Check this out it has all kind of possibilities for modeling

http://www.coolminiornot.com/shop/tools-and-misc/instant-mold.html

Roger Corrie


----------



## eastside johnny (May 13, 2008)

Very interesting find.


----------



## noddaz (Aug 6, 1999)

*The Instant Mold softens with heat...*

So would the resin cause the mold to lose it's shape while the resin cured?


Scott


----------



## vaBcHRog (Feb 19, 2003)

Don't know I ordered some and will let you know


----------



## Hilltop Raceway (Feb 12, 2006)

Uh, Did you read step 4. ??? I think heat will deform it... They reccomend Kneadatite stick putty, that's the stuff you mix equal parts, suppose to harden up...RM


----------



## bondoman2k (Jan 13, 2003)

As RM stated, read step 4. ALL two part 'liquid' resins (Alumilite, Smooth On, Micro Mark, etc.) are 'chemically cured'. Which means that when they harden, they create heat.
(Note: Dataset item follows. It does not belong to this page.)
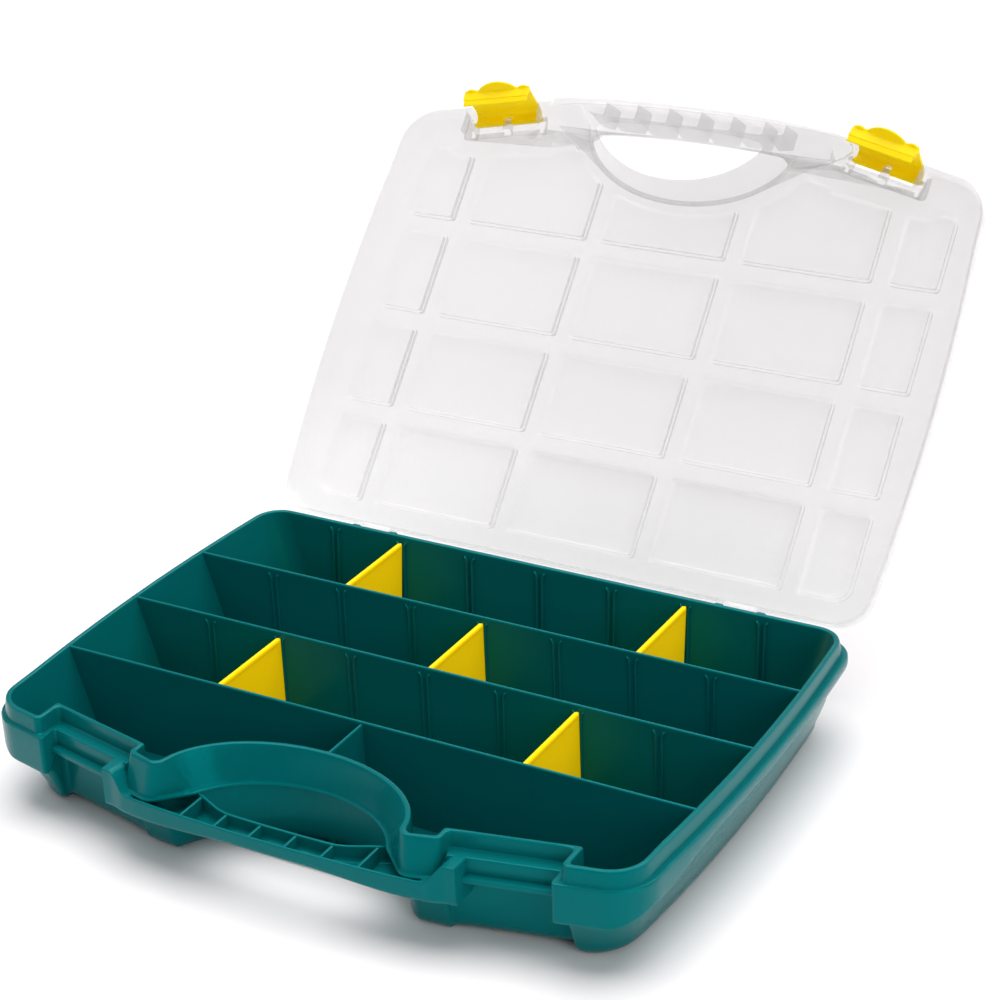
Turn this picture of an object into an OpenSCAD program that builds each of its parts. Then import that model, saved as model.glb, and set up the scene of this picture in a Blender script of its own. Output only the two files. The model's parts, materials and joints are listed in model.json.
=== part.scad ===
// Flat parts organiser case: a compartment tray, a clear hinged lid, two
// swinging latches on the lid's front edge and five lift-out dividers.
// Millimetres, +Z up. The origin lies on the underside of the tray, on the
// centre line of the middle long wall; the hinge is at +Y, the handle at -Y.

/* [Case] */

// height of the tray from its feet to its rim
tray_h = 54; // [50:0.5:58]
// half width of the tray over the rim, at the ends of the bowed sides
rim_half_w = 175.7; // [170:0.1:180]
// how far each side bows out at mid length
side_bow = 5.3; // [0:0.1:8]
// back face of the rim, measured from the middle long wall
rim_back = 123.3; // [120:0.1:128]
// slant of the front edge over the latches
front_slant = 12; // [8:0.5:15]
// thickness of the moulded walls and floor
wall = 1.8; // [1.4:0.1:2.4]

/* [Compartments] */

// spacing of the long walls from front to back
row_pitch = 59; // [56:0.1:62]
// spacing of the divider slots from left to right
slot_pitch = 43.4; // [42:0.1:44]
// gap between the two ribs of a slot
slot_gap = 2.2; // [2:0.05:2.6]
// how far the slot ribs stand off the wall
rib_out = 1.4; // [1:0.1:2]
// thickness of a divider plate
divider_t = 1.5; // [1.2:0.05:1.6]

/* [Lid] */

// how far the lid is swung open from the tray
lid_open = 132; // [120:1:135]
// height of the lid's top over the tray rim
lid_top = 8; // [7:0.25:9]
// thickness of the clear lid walls
lid_wall = 1.8; // [1.4:0.1:2.4]

/* [Latches] */

// how far each latch stands out from its clipped position
latch_out = 10; // [9:1:20]
// width of the latch body
latch_w = 40; // [38:0.2:42]

/* [Hidden] */

$fn = 48;
e = 0.01;
zr = tray_h;              // rim
zl = zr - 8.2;            // top of the flange around the rim
zb = 25;                  // underside of the front skirt
zh = zr - 18.4;           // top of the lower handle bar
hinge_y = 131.3;
hinge_z = zr - 7.9;
xr = 117;                 // centre of a latch recess
yr = -120;
y1 = row_pitch - 0.3;
y3 = -row_pitch;
yb = 119;                 // front face of the back wall
sl = front_slant;
lx = -0.9;                // latch centre along the slanted front

// y of the slanted front line that lies f in front of the latch reference
function fy(x, f) = yr - f/cos(sl) + (x - xr)*tan(sl);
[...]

Unless you can find a VERY slow drying resin, that doesn't create much heat, pretty sure it's not gonna work for that purpose.
But, I'm sure there will be a LOT of other things it can be used for! 
Ron (Bondo) :dude:


----------



## vaBcHRog (Feb 19, 2003)

If nothing else you could use a 5 min epoxy or just the clay to make small parts you want to modify then make a regular mold of them. Should work pretty goood for modifying exhaust


----------



## Hilltop Raceway (Feb 12, 2006)

Hey, If you don't experiment, you'll never know...I'm sure there's some possibilities...Ain't modeling great!!! RM


----------



## slotcarman12078 (Oct 3, 2008)

The heat generating part is where I stopped too. Just how warm does 2 part resin get when curing? 170 degrees is pretty hot...


----------



## slotbubba (Jan 28, 2010)

I would say from holding a mixing cup a little too long, close to 120F?


----------



## vaBcHRog (Feb 19, 2003)

It sure is and what I am trying to do with standard TJETS it should make things easier on the detailparts I need


----------



## Hilltop Raceway (Feb 12, 2006)

Roger, have you tried this stuff??? I'm sure you might want to mold something besides your finger, lol. RM

http://www.alumilite.com/howtos/AlumiliteMoldPutty.cfm


----------



## vaBcHRog (Feb 19, 2003)

Hilltop Raceway said:


> Roger, have you tried this stuff??? I'm sure you might want to mold something besides your finger, lol. RM
> 
> http://www.alumilite.com/howtos/AlumiliteMoldPutty.cfm


 
I did try it a couple years back, but it did not work as well as I had hoped


----------



## plymouth71 (Dec 14, 2009)

For small quick molds I use Silly putty. Put it into a small box or bottle cap. let the part sit for a few mins and quickly pull it out. Pour in the epoxy or resin and voila instant small part.


----------